-- EXERCISE OBJECTIVE --
Give back the entire listing verbatim.

-- DATA EXTRACT --

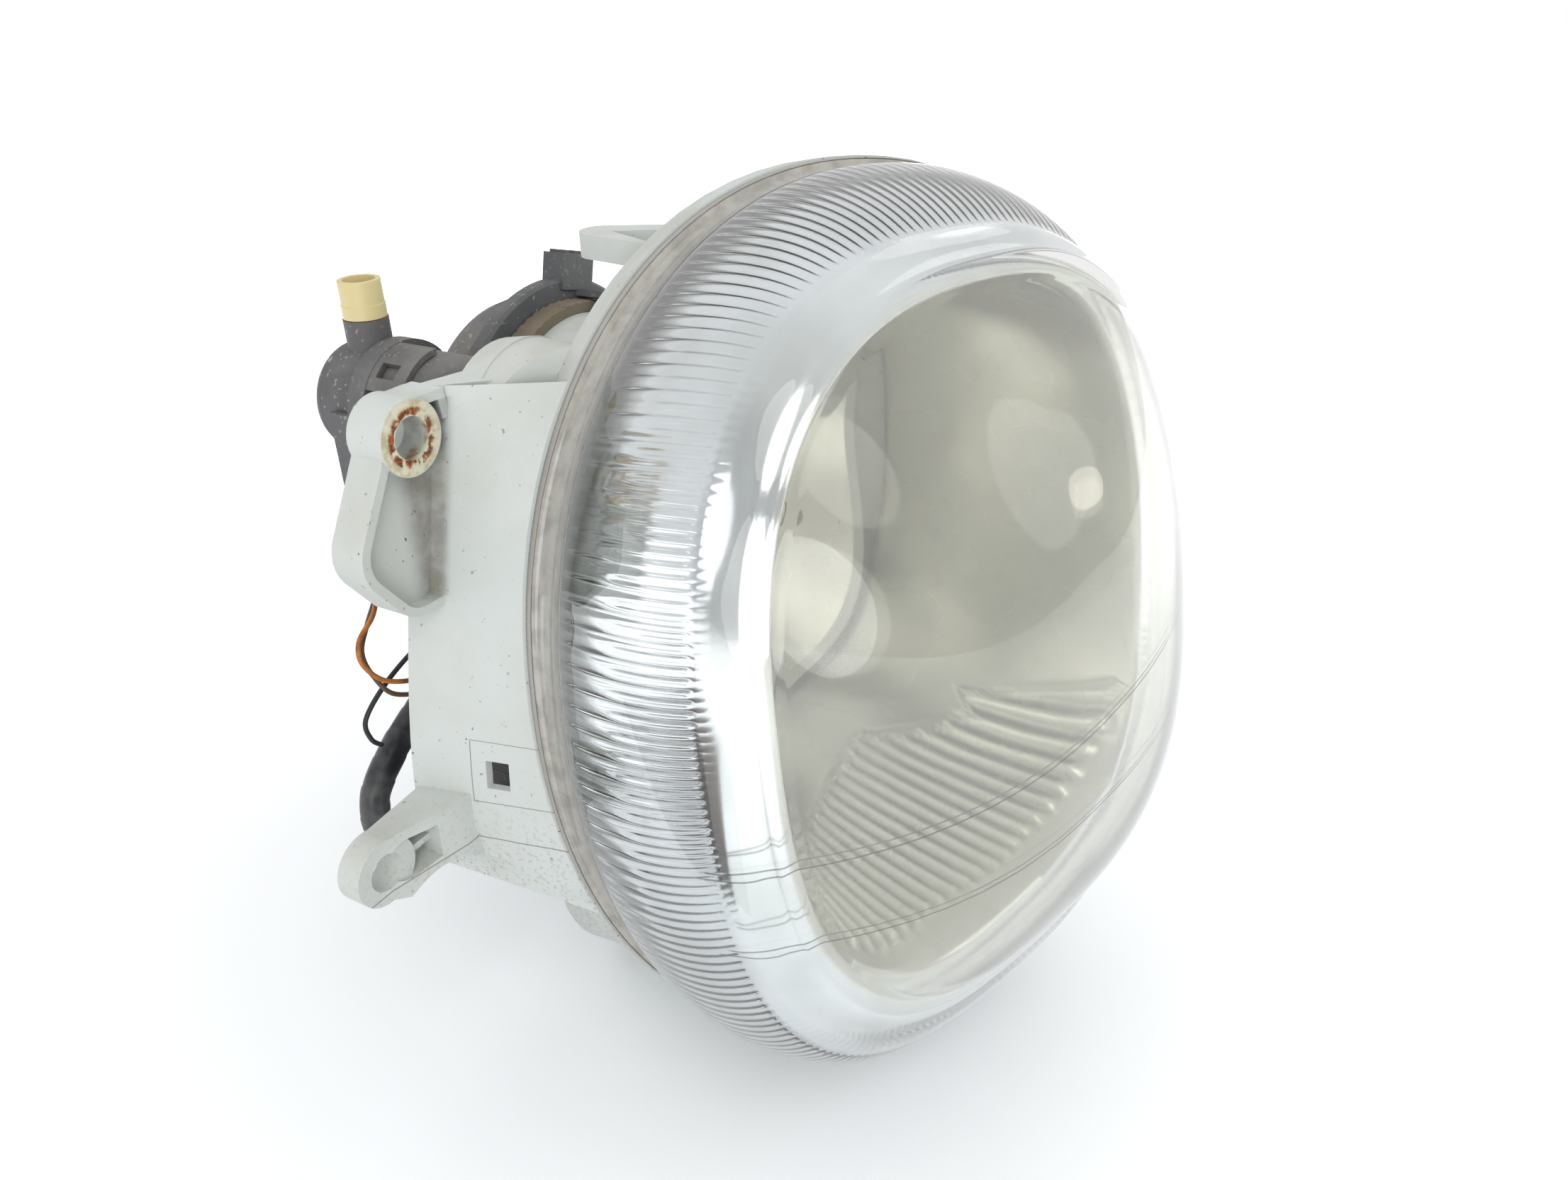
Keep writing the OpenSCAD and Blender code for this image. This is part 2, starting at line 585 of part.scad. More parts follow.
module aim_screw() {
    color([0.7, 0.7, 0.68]) ball_rod([aim_x, pivot_y, pivot_z], back_y + 22, 2.5);
}
module aim_knob() {
    color([0.3, 0.3, 0.31]) difference() {
        union() {
            backward([aim_x, back_y - wall, pivot_z]) cylinder(h = wall + 1, d = knob_d);
            backward([aim_x, back_y + seat_gap, pivot_z]) linear_extrude(12)
                polygon([for (i = [0 : 47]) let (r = 11 - 0.8*(i % 2)) [r*cos(7.5*i), r*sin(7.5*i)]]);
        }
        backward([aim_x, 0, pivot_z]) cylinder(h = back_y + 30, r = 2.5 + turn_gap);
    }
}

// Reflector: a paraboloid trimmed to an oval, with a bulb hub and posts for its three sockets
mirror_far = 82;
hub_r = 24;
hole_r = 19;
post_r = 6;
function bowl_z(r) = r*r/4/focal;
mirror_line = [for (k = [0 : 7]) let (r = hole_r - 2 + (mirror_far - hole_r + 2)*k/7) [r, bowl_z(r)]];
module oval_bar(d) {
    translate([0, 0, -5]) linear_extrude(90)
        polygon([for (i = [0 : 71]) let (r = oval_r(5*i, mirror_ax + d, mirror_az + d, 2.4)) r*[cos(5*i), sin(5*i)]]);
}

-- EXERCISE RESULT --
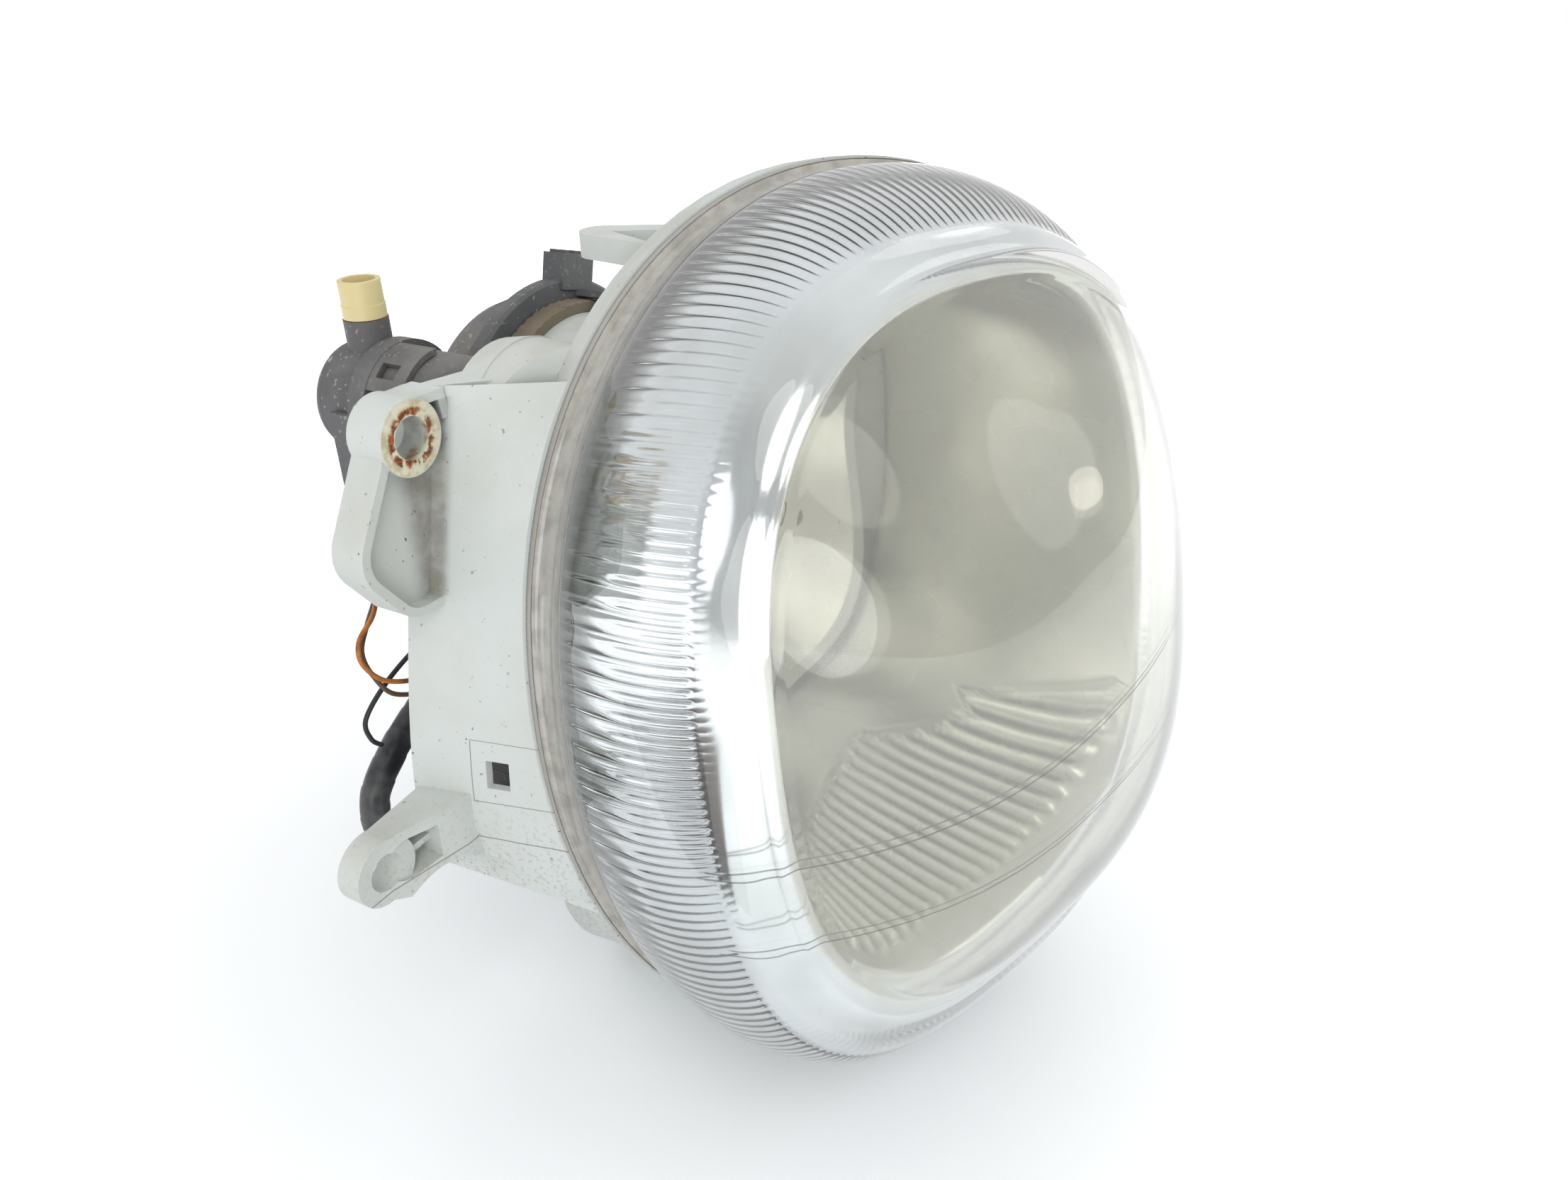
Keep writing the OpenSCAD and Blender code for this image. This is part 2, starting at line 585 of part.scad. More parts follow.
module aim_screw() {
    color([0.7, 0.7, 0.68]) ball_rod([aim_x, pivot_y, pivot_z], back_y + 22, 2.5);
}
module aim_knob() {
    color([0.3, 0.3, 0.31]) difference() {
        union() {
            backward([aim_x, back_y - wall, pivot_z]) cylinder(h = wall + 1, d = knob_d);
            backward([aim_x, back_y + seat_gap, pivot_z]) linear_extrude(12)
                polygon([for (i = [0 : 47]) let (r = 11 - 0.8*(i % 2)) [r*cos(7.5*i), r*sin(7.5*i)]]);
        }
        backward([aim_x, 0, pivot_z]) cylinder(h = back_y + 30, r = 2.5 + turn_gap);
    }
}

// Reflector: a paraboloid trimmed to an oval, with a bulb hub and posts for its three sockets
mirror_far = 82;
hub_r = 24;
hole_r = 19;
post_r = 6;
function bowl_z(r) = r*r/4/focal;
mirror_line = [for (k = [0 : 7]) let (r = hole_r - 2 + (mirror_far - hole_r + 2)*k/7) [r, bowl_z(r)]];
module oval_bar(d) {
    translate([0, 0, -5]) linear_extrude(90)
        polygon([for (i = [0 : 71]) let (r = oval_r(5*i, mirror_ax + d, mirror_az + d, 2.4)) r*[cos(5*i), sin(5*i)]]);
}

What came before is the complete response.